What I’d do differently
- Invest earlier in HR data profiling to reduce late-stage schema surprises.
- Use a managed streaming service to cut operational toil.
- Unify tracing across connectors to speed up incident triage.
Mini examples to practice quantification
- Latency improvement: 1200 ms → 700 ms = 41.7% faster. p95 is more compelling than average.
- Cost savings: 500 hours/quarter × $80/hour = $40k/quarter (~$160k/year).
- Availability: 99.95% SLO → 21.6 minutes max monthly downtime; communicate in minutes.
Common pitfalls to avoid
- Vague impact: “It improved reliability” vs. “p95 errors dropped from 1.2% to 0.2%.”

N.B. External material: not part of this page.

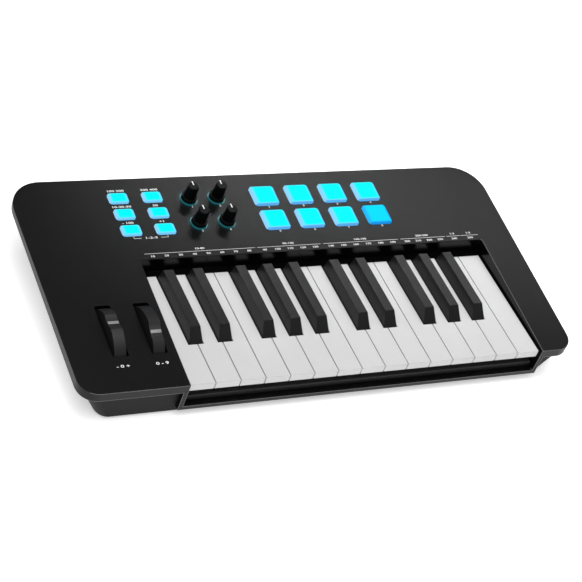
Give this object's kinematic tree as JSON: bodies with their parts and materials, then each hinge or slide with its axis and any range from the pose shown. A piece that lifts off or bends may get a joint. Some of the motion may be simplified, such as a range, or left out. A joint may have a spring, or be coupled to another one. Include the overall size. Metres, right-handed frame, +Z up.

- Over-indexing on team: Clarify your specific decisions and contributions.
- Ignoring risk and rollbacks: Interviewers want to hear how you prevent/regress safely.
- Jargon without context: Explain choices and trade-offs in simple language.
- Breaching confidentiality: Anonymize names; use ranges when needed.
Final checklist before answering
- One crisp story, not a portfolio tour.
- Metrics before/after, tied to business value.
- 1–2 key trade-offs, 2–3 mitigations.
- Specific cross-functional partners and why they mattered.
- Clear lesson learned you can carry forward.